The interior is large, too. With no gearbox, no exhaust, no propeller shaft and no center differential, the Namir doesn't need a traditional box-shaped central tunnel. All it needs is the space to run electrical cables from one end to the other.
Giugiaro insists the car is ready for homologation, and the heavy-shouldered body would not need to change. If it ever goes into production, he said, it would have to switch to an alloy engine carrier to ease repair costs.
Almost certainly, the Namir won't be built in great numbers. It might be the world's fastest hybrid (and the FIA is considering a one-make Namir race series), but that's not the point. Instead, the Namir exists so that Frazer-Nash can prove that its systems work and to attract attention from mainstream manufacturers looking for the hybrid edge in more consumer-focused models.

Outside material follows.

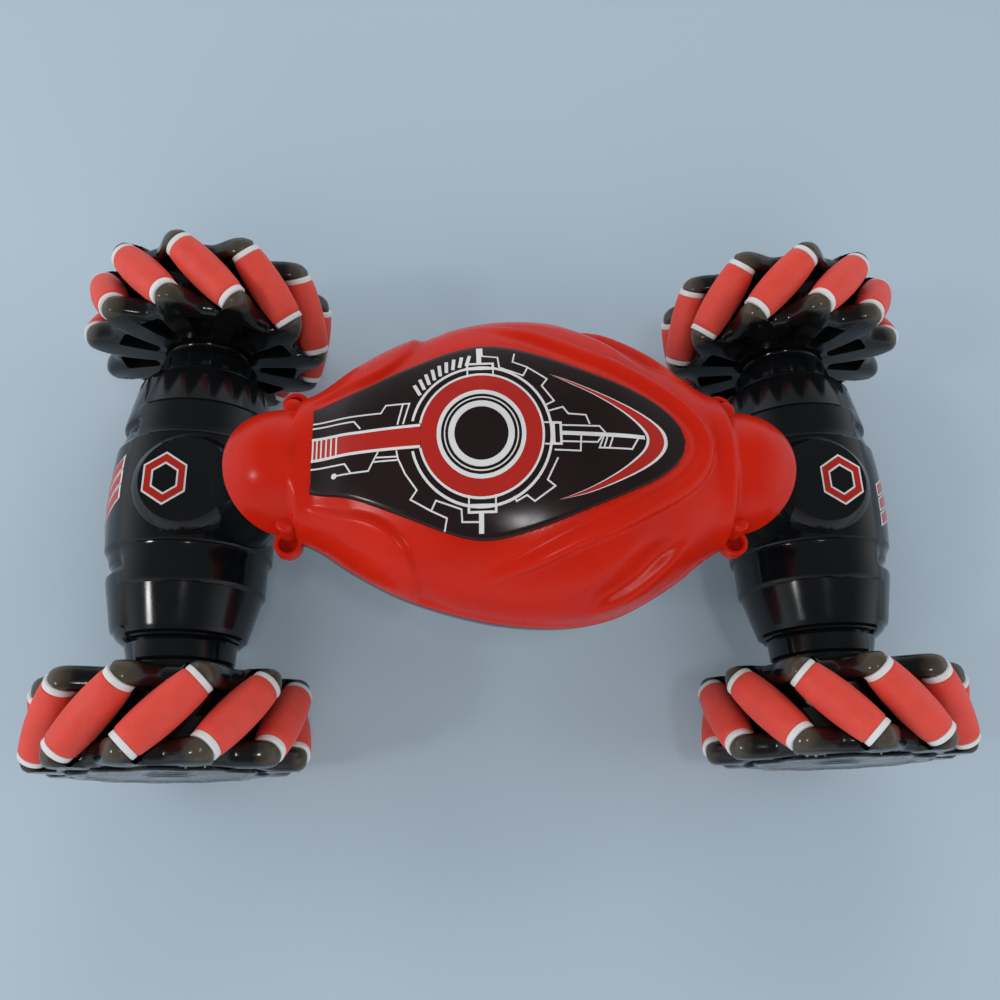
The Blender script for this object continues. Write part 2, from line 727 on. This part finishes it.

"Can you imagine what it will be like as a city car? Quiet, fast, with this sort of mileage?" Giugiaro asked. "To do it as something that can be really used on a track, to compare it with the traditional systems and to test for the future. That's why we went this way to start. If we went to Geneva with a beautiful compact car with new features like these, nobody would care.

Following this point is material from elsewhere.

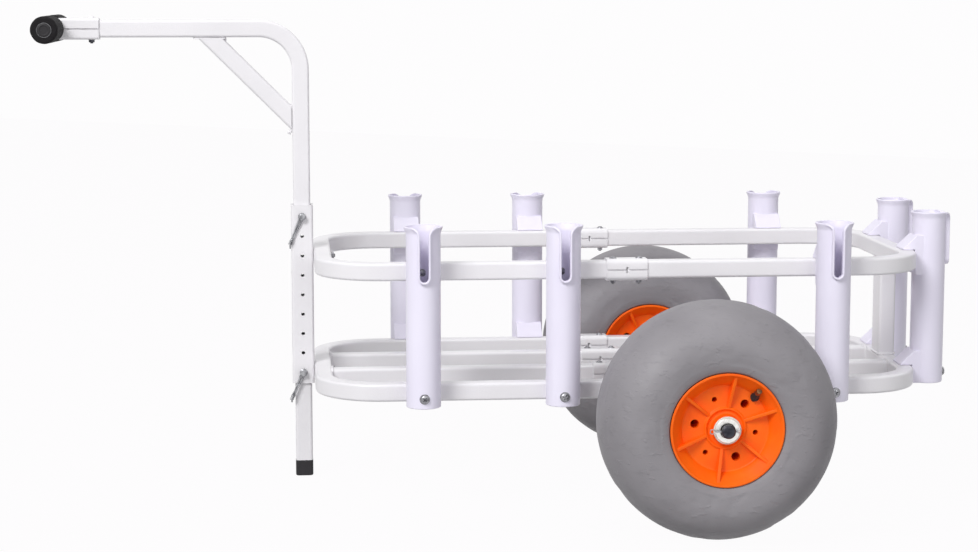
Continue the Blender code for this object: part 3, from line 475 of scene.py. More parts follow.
# %% Weld beads and the four halves
BEAD = 0.0019
BEAD_SWING, BEAD_BEAT = 0.16, 2.4
BEAD_SPACING = 0.0014
BEAD_SIDE, BEAD_CORNER = 0.0262, 0.0042
RAIL_SINK = 0.001


def dense(outline):
    points = []
    for first, second in zip(outline, outline[1:] + outline[:1]):
        first, second = Vector(first), Vector(second)
        parts = max(1, round((second - first).length / BEAD_SPACING))
        points += [first.lerp(second, part / parts) for part in range(parts)]
    return points


def weld(points, normal=(1, 0, 0)):
    loops = []
    for index, point in enumerate(points):
        heading = Vector(points[(index + 1) % len(points)]) - Vector(points[index - 1])
        swell = 1 + BEAD_SWING * math.sin(index * BEAD_BEAT)
        loops += stations([frame_at(point, heading, normal)], ring(BEAD * swell, 8))
    return skin(loops, closed=True)


def frame_half(name, cross_x, z, rails):
    ahead = 1 if cross_x > SPLIT_X else -1
    shapes = [pipe(half_loop(cross_x, z), TUBE_OUT, TUBE_IN)]
    face_x = cross_x - ahead * TUBE / 2
    bead = dense(rounded(BEAD_SIDE, BEAD_SIDE, BEAD_CORNER))
    for y in rails:
        ends = [(face_x + ahead * RAIL_SINK, y, z), (SPLIT_X + ahead * HALF_CUT, y, z)]
        shapes.append(pipe([frame_at(end, (-ahead, 0, 0), (0, 0, 1)) for end in ends], TUBE_OUT, TUBE_IN))
        shapes.append(weld([(face_x, y + p.x, z + p.y) for p in bead]))
    show(name, together(*shapes), POWDER)


for level, z, rails in (("upper", UPPER_Z, ()), ("lower", LOWER_Z, (-FLOOR_Y, FLOOR_Y))):
    frame_half(f"{level}_front_frame", FRONT_X, z, rails)
    frame_half(f"{level}_rear_frame", REAR_X, z, rails)

# %% [markdown]
# The post behind joins the two levels. It is a deeper box than the rails and is welded at both ends, so
# it gets the same rippled bead, here round its own outline.

# %% Rear post
POST_DEEP, POST_CORNER = 0.042, 0.0045
BEAD_RISE = 0.0012


def upright(x, low, high):
    return [Matrix.Translation((x, 0, level)) for level in (low, high)]


post_out = rounded(TUBE, POST_DEEP, POST_CORNER)
post_in = rounded(TUBE - 2 * TUBE_WALL, POST_DEEP - 2 * TUBE_WALL, POST_CORNER - TUBE_WALL)
post_low, post_high = LOWER_Z + TUBE / 2 + GAP, UPPER_Z - TUBE / 2 - GAP
beads = [
    weld([(REAR_X + p.x, p.y, level) for p in dense(post_out)], normal=(0, 0, 1))
    for level in (post_low + BEAD_RISE, post_high - BEAD_RISE)
]
show("rear_post", together(pipe(upright(REAR_X, post_low, post_high), post_out, post_in), *beads), POWDER)

# %% [markdown]
# ## Splice clamps
# Where the loops are sawn, a pressed shell above and one below close round the tube and two upright
# bolts pull them together. Pressing leaves generous outside corners and slightly rolled edges. Each
# shell has a small notch in both its edges, which shows that the tube ends meet there.

# %% Pressed shells
SPLICE_LENGTH, SPLICE_WALL, SPLICE_SLIT = 0.058, 0.0025, 0.002
NOTCH_LONG, NOTCH_TALL, NOTCH_CORNER = 0.0034, 0.0084, 0.0012
SPLICES = [
    ("near_upper", -RAIL_Y, UPPER_Z),
    ("far_upper", RAIL_Y, UPPER_Z),
    ("near_lower", -RAIL_Y, LOWER_Z),
    ("near_floor", -FLOOR_Y, LOWER_Z),
    ("far_floor", FLOOR_Y, LOWER_Z),
    ("far_lower", RAIL_Y, LOWER_Z),
]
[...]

"Maybe next year, we are going to put that knowledge and system in a small, economical car. Then Geneva might be ready for it."
What is Frazer-Nash?
Today's Frazer-Nash is a far cry from the English company that became famous for chain-drive racing cars between the wars. Its revival has come about because the Kamcorp Group needed a brand to consolidate its electronic research and concept operation. "Frazer-Nash is investing like crazy in this technology," Fabrizio Giugiaro admitted exclusively to AW. "They have turned Frazer-Nash into a design and R&D center for electronics. It's the division where they make experiments, so the point is not whether they make these cars. It's using these cars to prove it all works." Italdesign-Giugiaro is also working with Frazer-Nash on a monorail in Dubai. There is also a taxi experiment running with one electric motor and a one-rotor Wankel in London, and Frazer-Nash is researching electric-vehicle, multiplexing and multimotor-driveline technologies.